Task brief: Each line from the beginning of the data below through the line containing "return region |" should be repeated exactly, please.

Data provided:

—————

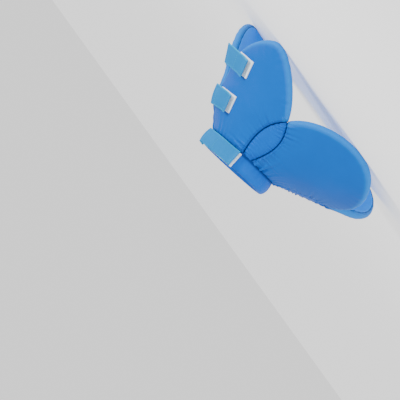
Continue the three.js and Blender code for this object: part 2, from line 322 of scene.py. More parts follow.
def make_region(place, middle, half, rolls, puckers, crown, seed):
    """A stuffed piece of skin. Middle is its mid depth under the skin and half its half thickness.
    Rolls are how wide the padding takes to reach full thickness at each side, and puckers are
    (height, wavelength, spread) at each side."""
    region = {"place": place, "middle": middle, "half": half, "rolls": rolls, "puckers": puckers}
    borders = {side: skin(*border_line(place, side)) for side in SIDES}
    return region | {"crown": crown, "seed": seed, "borders": borders}


def padding(region, points, is_back):
    """Fullness from 0 at the border to 1, and the height of puckers and crown above that."""
    fullness = np.ones(points.shape[:-1])
    relief = np.zeros(points.shape[:-1])
    for number, side in enumerate(SIDES):
        gap, along = nearest_on(region["borders"][side], points)
        t = np.clip(gap / region["rolls"][side], 0, 1)
        fullness *= (1 - (1 - t) ** ROLL_POWER) ** (1 / ROLL_POWER)
        height, wavelength, spread = region["puckers"][side]
        seed = region["seed"] * 100 + number * 10 + is_back
        bend = PUCKER_BEND * gathers(gap, spread * 2, seed + 1)
        ripple = gathers(along + bend, wavelength, seed)
        relief += height * ripple * np.exp(-gap / spread) * (1 - np.exp(-gap / PUCKER_START))
    uneven = UNEVEN_SHARE * undulation(points, UNEVEN_LENGTH, region["seed"] + is_back)
    relief += region["crown"] * fullness * (1 - UNEVEN_SHARE + uneven)
    return fullness, relief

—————

Reply to the task:
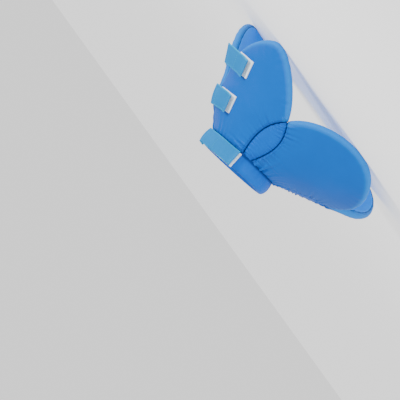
Continue the three.js and Blender code for this object: part 2, from line 322 of scene.py. More parts follow.
def make_region(place, middle, half, rolls, puckers, crown, seed):
    """A stuffed piece of skin. Middle is its mid depth under the skin and half its half thickness.
    Rolls are how wide the padding takes to reach full thickness at each side, and puckers are
    (height, wavelength, spread) at each side."""
    region = {"place": place, "middle": middle, "half": half, "rolls": rolls, "puckers": puckers}
    borders = {side: skin(*border_line(place, side)) for side in SIDES}
    return region | {"crown": crown, "seed": seed, "borders": borders}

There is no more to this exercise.